Key Experimental Results¶
Main Results (In-Distribution Setting, Hypervolume Metric, Higher is Better)¶
| Benchmark | Random-Pair | RouterBench | IRT-Router | Radar (Ours) | Gain |
|---|---|---|---|---|---|
| GPQA-Diamond | 0.5545 | 0.6866 | 0.6942 | 0.7513 | +8% vs. runner-up |
| MMLU | 0.6905 | 0.8592 | 0.8604 | 0.8720 | +1.3% |
| MMLU-Redux | 0.7281 | 0.9053 | 0.9117 | 0.9230 | +1.2% |
| LSAT | 0.6913 | 0.9125 | 0.9163 | 0.9188 | +0.3% |
| FRAMES | 0.6589 | 0.8325 | 0.8501 | 0.8762 | +3.1% |
Ablation Study¶
| Configuration | Hypervolume | Note |
|---|---|---|
| Linear Scalarization (ID) | Marginally better | Slight advantage in ID setting |
| Chebyshev Scalarization (OOD) | Better | Clear advantage in OOD setting |
| 20% Training Data | ~Comparable | Similar performance with only 20% of data |
| RADAR (35 configs) | Baseline | Original 35 configurations |
| RADAR++ (43 configs) | Improved | Improvement after adding Qwen3-14B via adaptive testing |
Key Findings¶
- On MATH-500, RADAR achieves 90% of o4-mini (high budget) performance at only 1.31% of its cost.
- On FRAMES (long-context multi-document QA), RADAR achieves 90% performance at 10% of the cost, whereas the runner-up requires 30%.
- RADAR's routing latency is approximately 7ms, negligible compared to the ~870ms generation time of the smallest RLM configuration.
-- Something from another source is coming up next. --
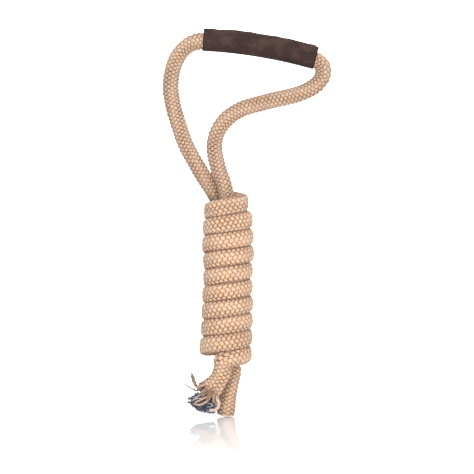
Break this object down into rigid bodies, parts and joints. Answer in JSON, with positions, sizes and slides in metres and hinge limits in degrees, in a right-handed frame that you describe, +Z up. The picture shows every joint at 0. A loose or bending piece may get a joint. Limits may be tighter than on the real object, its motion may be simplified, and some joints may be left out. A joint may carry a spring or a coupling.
{
  "type": "wound rope training leash handle",
  "caption": "Thick braided rope wound round itself into a rod, with a hand loop in a sewn leather grip above and two short tails below, one cut square and one frayed.",
  "frame": {"origin": "middle of the leather grip, inside the fingers of the hand that holds it", "axes": "+Z up along the hanging part, +X along the grip towards its lower end, +Y away from the viewer, across the flat of the loop"},
  "size_m": [0.1854, 0.0572, 0.4293],
  "materials": {
    "leather": "matte dark brown leather, smooth grain side out",
    "thread": "waxed brown sewing thread",
    "braid": "dry natural fibre yarns in a diamond braid",
    "fibre_core": "loose dark slate blue fibres",
    "yarn": "loose pale yarn ends"
  },
  "bodies": {
    "handle": {"grip_sleeve": "leather", "seam_thread_front": "thread", "seam_thread_back": "thread", "grip_rope_cover": "braid", "grip_rope_core": "fibre_core", "left_leg_cover": "braid", "left_leg_core": "fibre_core", "right_leg_cover": "braid", "right_leg_core": "fibre_core", "left_neck": "braid", "right_neck": "braid"},
    "coil": {"winding_lead_cover": "braid", "winding_lead_core": "fibre_core", "winding": "braid", "centre_strand_cover": "braid", "centre_strand_core": "fibre_core", "cut_tail_bend": "braid", "frayed_tail_bend": "braid"},
    "cut_tail": {"cut_tail_cover": "braid", "cut_tail_core": "fibre_core"},
    "frayed_tail": {"frayed_tail_cover": "braid", "frayed_tail_core": "fibre_core", "core_tuft": "fibre_core", "yarn_upright": "yarn", "yarn_thin": "yarn", "yarn_loop": "yarn", "yarn_pale": "yarn", "yarn_back": "yarn"}
  },
  "joints": [
    {"name": "coil_swing", "type": "hinge", "parent": "handle", "child": "coil", "pos_m": [-0.046, 0, -0.155], "axis": [1, 0, 0], "range_deg": [-40, 40], "deforming": ["left_neck", "right_neck"]},
    {"name": "cut_tail_flex", "type": "hinge", "parent": "coil", "child": "cut_tail", "pos_m": [-0.0286, 0.0078, -0.358], "axis": [0, 1, 0], "range_deg": [-25, 0], "stiffness_Nm_per_rad": 0.2, "deforming": ["cut_tail_bend"]},
    {"name": "frayed_tail_flex", "type": "hinge", "parent": "coil", "child": "frayed_tail", "pos_m": [-0.041, -0.0171, -0.355], "axis": [0, 1, 0], "range_deg": [0, 30], "stiffness_Nm_per_rad": 0.2, "deforming": ["frayed_tail_bend"]}
  ]
}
- Adaptive testing requires only 12% of the training set (~5k queries) to accurately estimate the ability of a new configuration.
- Estimated query difficulty shows moderate Pearson correlation (0.509) with five-level human-annotated difficulty labels on MATH-500.
Highlights & Insights¶
- First to introduce MOO beyond linear scalarization for LLM routing: Chebyshev scalarization recovers non-convex regions of the Pareto frontier.
- Psychometrics-inspired IRT model: Treating queries as exam items and model configurations as examinees yields a natural and interpretable framework.
- Extreme cost savings: Achieving 90% performance at 1.31% cost on MATH-500 is a compelling result.
- Plug-and-play design: No fine-tuning of RLMs is required; new models can be integrated quickly in a black-box manner.
- Strong OOD generalization: Generalization to long-context multi-document QA tasks is particularly notable.
Limitations & Future Work¶
- Cost prediction relies on a simple heuristic (average token count × unit price) and does not account for query-specific cost variation.
- Generalization to highly difficult OOD benchmarks such as AIME is limited, with the router tending to assign lower-ability configurations.
- Only text modality is considered; extension to multimodal reasoning scenarios remains unexplored.
- The linear parameterization of 2PL IRT may be insufficient to capture complex difficulty–ability interactions.
- The setting of aggregate budget constraints across batched queries is not addressed.
Related Work & Insights¶
- IRT-Router (Song et al., 2025): Uses multidimensional IRT (MIRT) with more parameters but non-scalar abilities; RADAR achieves interpretable ordering with scalar ability values.
- RouterBench (Hu et al., 2024): Conventional model routing; this work extends it to RLM configuration-level routing.
- Efficient inference methods (L1/S1, etc.): Complementary to RADAR and can be incorporated as additional configurations in the routing pool.
- Adaptive testing in educational assessment: The Fisher information-based item selection strategy is successfully adapted from this domain.
Rating¶
- Novelty: ⭐⭐⭐⭐ The combination of IRT and MOO is novel, though individual components are not entirely new.
- Experimental Thoroughness: ⭐⭐⭐⭐⭐ 8 benchmarks, 35 configurations, and 1.75 million data points — comprehensive and rigorous.
- Writing Quality: ⭐⭐⭐⭐⭐ Clear structure, complete mathematical derivations, and intuitive figures.
- Value: ⭐⭐⭐⭐⭐ Directly addresses a core challenge in practical RLM deployment with substantial cost savings.